Return, word for word, every line that follows.

═════ DATA LINES ═════

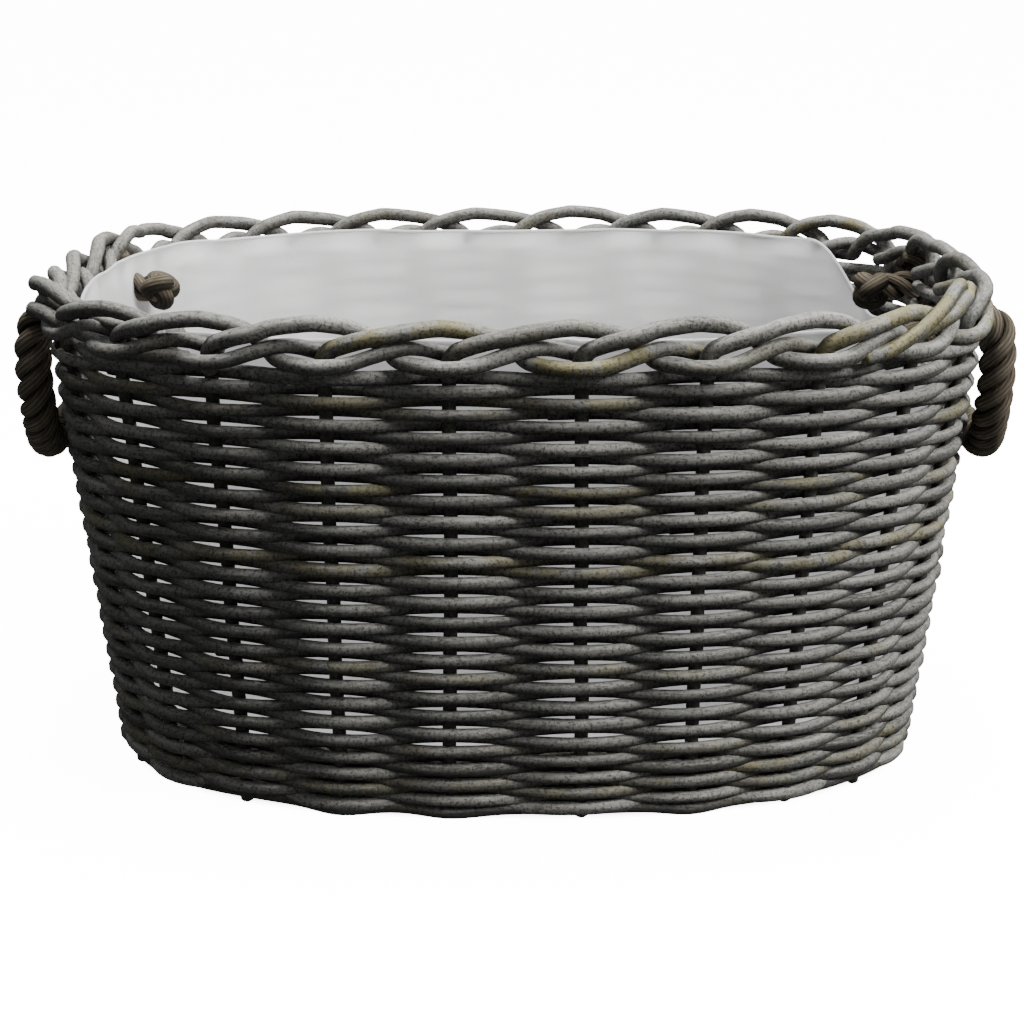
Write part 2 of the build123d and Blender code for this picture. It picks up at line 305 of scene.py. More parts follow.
def noise_tex(nt, vec, scale, detail=3.0, rough=0.55):
    n = nt.nodes.new("ShaderNodeTexNoise")
    n.inputs["Scale"].default_value = scale
    n.inputs["Detail"].default_value = detail
    n.inputs["Roughness"].default_value = rough
    if vec is not None:
        nt.links.new(vec, n.inputs["Vector"])
    return n.outputs["Fac"]


def willow(name, dark, light, olive_amount=0.25, spot=0.8, underside_shade=0.34):
    """Weathered grey willow: pale bloom and a painted highlight on top, painted shade below, long streaks, cross
    cracks, dark specks.
    """
    m, nt, bs = new_mat(name)
    uv = nt.nodes.new("ShaderNodeUVMap")
    uv.uv_map = "rod"
    obj = nt.nodes.new("ShaderNodeTexCoord").outputs["Object"]

    def attr(nm):
        a = nt.nodes.new("ShaderNodeAttribute")
        a.attribute_name = nm
        return a.outputs["Fac"]

    tint, age, up, dirt = attr("tint"), attr("age"), attr("up"), attr("dirt")

    def mapped(sx, sy):
        mp = nt.nodes.new("ShaderNodeMapping")
        mp.inputs["Scale"].default_value = (sx, sy, 1.0)
        nt.links.new(uv.outputs[0], mp.inputs[0])
        return mp.outputs[0]

    streak = noise_tex(nt, mapped(30.0, 6.0), 1.0, 6.0, 0.65)
    fine = noise_tex(nt, mapped(190.0, 16.0), 1.0, 4.0, 0.7)
    cross = noise_tex(nt, mapped(850.0, 3.2), 1.0, 2.0, 0.5)
    blotch = noise_tex(nt, obj, 48.0, 4.0, 0.6)
    specks = noise_tex(nt, obj, 520.0, 4.0, 0.75)
    base = ramp(nt, streak, [(0.30, dark), (0.46, tuple(a * 0.55 + b * 0.45 for a, b in zip(dark, light))), (0.66, light)])
    # rod to rod lightness
    tl = ramp(nt, tint, [(0.0, (0.38, 0.38, 0.38)), (0.5, (1.0, 1.0, 1.0)), (1.0, (1.75, 1.73, 1.68))])
    base = mix(nt, 1.0, base, tl, "MULTIPLY")
    # olive and brown bark left on some rods
    pf = ramp(nt, blotch, [(0.40, (0, 0, 0)), (0.56, (1, 1, 1))])
    pf = math_node(nt, "MULTIPLY", pf, math_node(nt, "ADD", age, olive_amount * 0.3), True)
    base = mix(nt, pf, base, mix(nt, streak, (0.085, 0.074, 0.032), (0.26, 0.235, 0.12)))
    # pale bloom, kept to the upper sides of the rods, so it also works as a painted highlight
    bf = math_node(nt, "MULTIPLY", ramp(nt, fine, [(0.40, (0, 0, 0)), (0.70, (0.7, 0.7, 0.7))]),
                   ramp(nt, up, [(0.05, (0, 0, 0)), (0.7, (1, 1, 1))]))
    base = mix(nt, math_node(nt, "MULTIPLY", bf, math_node(nt, "SUBTRACT", 1.0, math_node(nt, "MULTIPLY", pf, 0.7))),
               base, tuple(min(1.0, c * 1.6) for c in light))
    # dark mould in specks; their thickening towards the underside is painted shade
    lean = math_node(nt, "SUBTRACT", specks, math_node(nt, "MULTIPLY", up, 0.055))
    sf = ramp(nt, lean, [(0.475, (0, 0, 0)), (0.62, (spot, spot, spot))])
    base = mix(nt, sf, base, (0.020, 0.0195, 0.017))
    cf = ramp(nt, cross, [(0.60, (0, 0, 0)), (0.72, (0.42, 0.42, 0.42))])
    base = mix(nt, cf, base, (0.030, 0.029, 0.026))
    # painted shade on the undersides and a painted highlight on the tops, from the way each face points
    low = ramp(nt, math_node(nt, "ADD", math_node(nt, "MULTIPLY", up, 0.5), 0.5),
               [(0.12, (underside_shade, underside_shade, underside_shade)), (0.52, (0.62, 0.62, 0.62)), (0.86, (1.12, 1.12, 1.12))])
    base = mix(nt, 1.0, base, low, "MULTIPLY")
    # painted shade where the rods pass behind the stakes, and over the rod under the lowest row
    base = mix(nt, dirt, base, mix(nt, 1.0, base, (0.22, 0.22, 0.22), "MULTIPLY"))
    nt.links.new(base, bs.inputs["Base Color"])
    rr = ramp(nt, fine, [(0.3, (0.85, 0.85, 0.85)), (0.8, (0.62, 0.62, 0.62))])
    nt.links.new(rr, bs.inputs["Roughness"])
    bs.inputs["Specular IOR Level"].default_value = 0.3
    h = math_node(nt, "ADD", math_node(nt, "MULTIPLY", streak, 0.8), math_node(nt, "MULTIPLY", fine, 0.5))
    h = math_node(nt, "SUBTRACT", h, math_node(nt, "MULTIPLY", cf, 0.5))
    h = math_node(nt, "SUBTRACT", h, math_node(nt, "MULTIPLY", sf, 0.3))
    bump = nt.nodes.new("ShaderNodeBump")
    bump.inputs["Strength"].default_value = 0.7
    bump.inputs["Distance"].default_value = 0.0009
    nt.links.new(h, bump.inputs["Height"])
    nt.links.new(bump.outputs[0], bs.inputs["Normal"])
    return m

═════

_REPLY TO THE TASK_
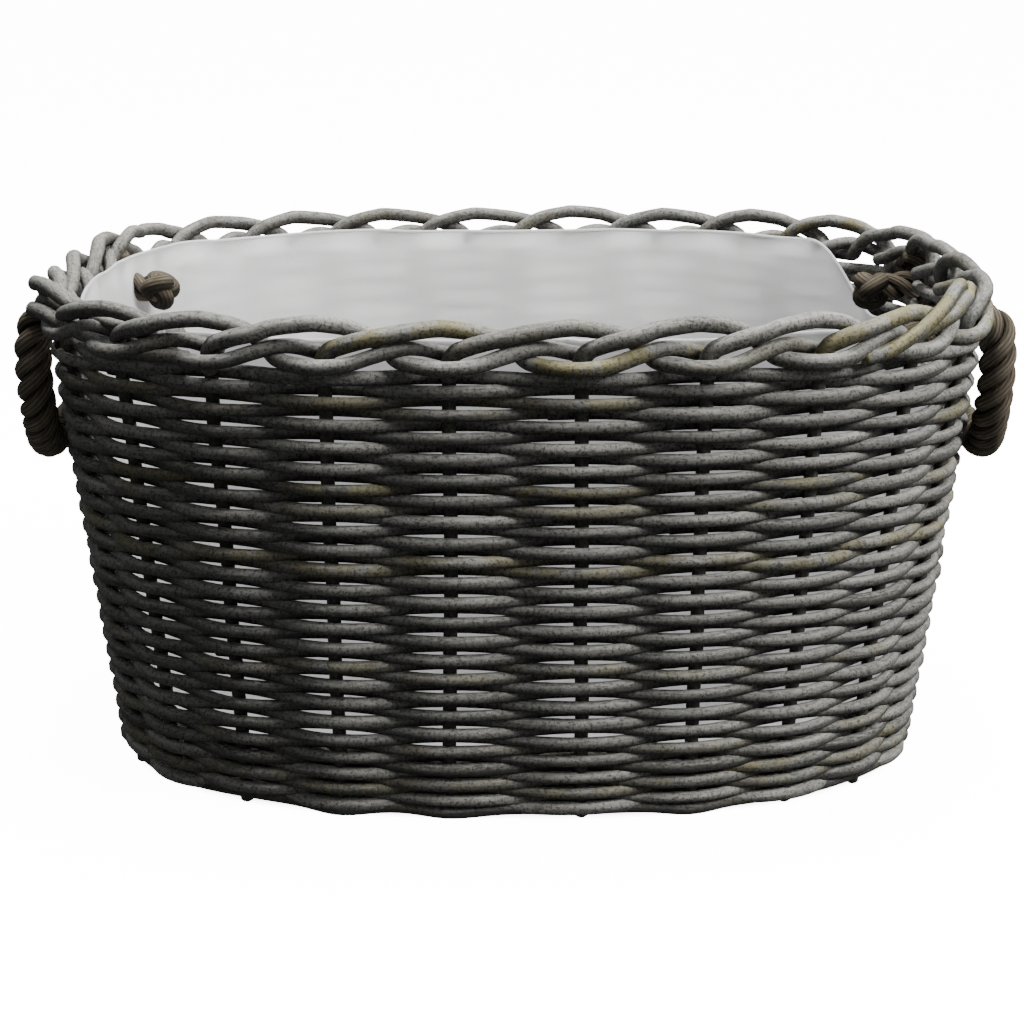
Write part 2 of the build123d and Blender code for this picture. It picks up at line 305 of scene.py. More parts follow.
def noise_tex(nt, vec, scale, detail=3.0, rough=0.55):
    n = nt.nodes.new("ShaderNodeTexNoise")
    n.inputs["Scale"].default_value = scale
    n.inputs["Detail"].default_value = detail
    n.inputs["Roughness"].default_value = rough
    if vec is not None:
        nt.links.new(vec, n.inputs["Vector"])
    return n.outputs["Fac"]


def willow(name, dark, light, olive_amount=0.25, spot=0.8, underside_shade=0.34):
    """Weathered grey willow: pale bloom and a painted highlight on top, painted shade below, long streaks, cross
    cracks, dark specks.
    """
    m, nt, bs = new_mat(name)
    uv = nt.nodes.new("ShaderNodeUVMap")
    uv.uv_map = "rod"
    obj = nt.nodes.new("ShaderNodeTexCoord").outputs["Object"]

    def attr(nm):
        a = nt.nodes.new("ShaderNodeAttribute")
        a.attribute_name = nm
        return a.outputs["Fac"]

    tint, age, up, dirt = attr("tint"), attr("age"), attr("up"), attr("dirt")

    def mapped(sx, sy):
        mp = nt.nodes.new("ShaderNodeMapping")
        mp.inputs["Scale"].default_value = (sx, sy, 1.0)
        nt.links.new(uv.outputs[0], mp.inputs[0])
        return mp.outputs[0]

    streak = noise_tex(nt, mapped(30.0, 6.0), 1.0, 6.0, 0.65)
    fine = noise_tex(nt, mapped(190.0, 16.0), 1.0, 4.0, 0.7)
    cross = noise_tex(nt, mapped(850.0, 3.2), 1.0, 2.0, 0.5)
    blotch = noise_tex(nt, obj, 48.0, 4.0, 0.6)
    specks = noise_tex(nt, obj, 520.0, 4.0, 0.75)
    base = ramp(nt, streak, [(0.30, dark), (0.46, tuple(a * 0.55 + b * 0.45 for a, b in zip(dark, light))), (0.66, light)])
    # rod to rod lightness
    tl = ramp(nt, tint, [(0.0, (0.38, 0.38, 0.38)), (0.5, (1.0, 1.0, 1.0)), (1.0, (1.75, 1.73, 1.68))])
    base = mix(nt, 1.0, base, tl, "MULTIPLY")
    # olive and brown bark left on some rods
    pf = ramp(nt, blotch, [(0.40, (0, 0, 0)), (0.56, (1, 1, 1))])
    pf = math_node(nt, "MULTIPLY", pf, math_node(nt, "ADD", age, olive_amount * 0.3), True)
    base = mix(nt, pf, base, mix(nt, streak, (0.085, 0.074, 0.032), (0.26, 0.235, 0.12)))
    # pale bloom, kept to the upper sides of the rods, so it also works as a painted highlight
    bf = math_node(nt, "MULTIPLY", ramp(nt, fine, [(0.40, (0, 0, 0)), (0.70, (0.7, 0.7, 0.7))]),
                   ramp(nt, up, [(0.05, (0, 0, 0)), (0.7, (1, 1, 1))]))
    base = mix(nt, math_node(nt, "MULTIPLY", bf, math_node(nt, "SUBTRACT", 1.0, math_node(nt, "MULTIPLY", pf, 0.7))),
               base, tuple(min(1.0, c * 1.6) for c in light))
    # dark mould in specks; their thickening towards the underside is painted shade
    lean = math_node(nt, "SUBTRACT", specks, math_node(nt, "MULTIPLY", up, 0.055))
    sf = ramp(nt, lean, [(0.475, (0, 0, 0)), (0.62, (spot, spot, spot))])
    base = mix(nt, sf, base, (0.020, 0.0195, 0.017))
    cf = ramp(nt, cross, [(0.60, (0, 0, 0)), (0.72, (0.42, 0.42, 0.42))])
    base = mix(nt, cf, base, (0.030, 0.029, 0.026))
    # painted shade on the undersides and a painted highlight on the tops, from the way each face points
    low = ramp(nt, math_node(nt, "ADD", math_node(nt, "MULTIPLY", up, 0.5), 0.5),
               [(0.12, (underside_shade, underside_shade, underside_shade)), (0.52, (0.62, 0.62, 0.62)), (0.86, (1.12, 1.12, 1.12))])
    base = mix(nt, 1.0, base, low, "MULTIPLY")
    # painted shade where the rods pass behind the stakes, and over the rod under the lowest row
    base = mix(nt, dirt, base, mix(nt, 1.0, base, (0.22, 0.22, 0.22), "MULTIPLY"))
    nt.links.new(base, bs.inputs["Base Color"])
    rr = ramp(nt, fine, [(0.3, (0.85, 0.85, 0.85)), (0.8, (0.62, 0.62, 0.62))])
    nt.links.new(rr, bs.inputs["Roughness"])
    bs.inputs["Specular IOR Level"].default_value = 0.3
    h = math_node(nt, "ADD", math_node(nt, "MULTIPLY", streak, 0.8), math_node(nt, "MULTIPLY", fine, 0.5))
    h = math_node(nt, "SUBTRACT", h, math_node(nt, "MULTIPLY", cf, 0.5))
    h = math_node(nt, "SUBTRACT", h, math_node(nt, "MULTIPLY", sf, 0.3))
    bump = nt.nodes.new("ShaderNodeBump")
    bump.inputs["Strength"].default_value = 0.7
    bump.inputs["Distance"].default_value = 0.0009
    nt.links.new(h, bump.inputs["Height"])
    nt.links.new(bump.outputs[0], bs.inputs["Normal"])
    return m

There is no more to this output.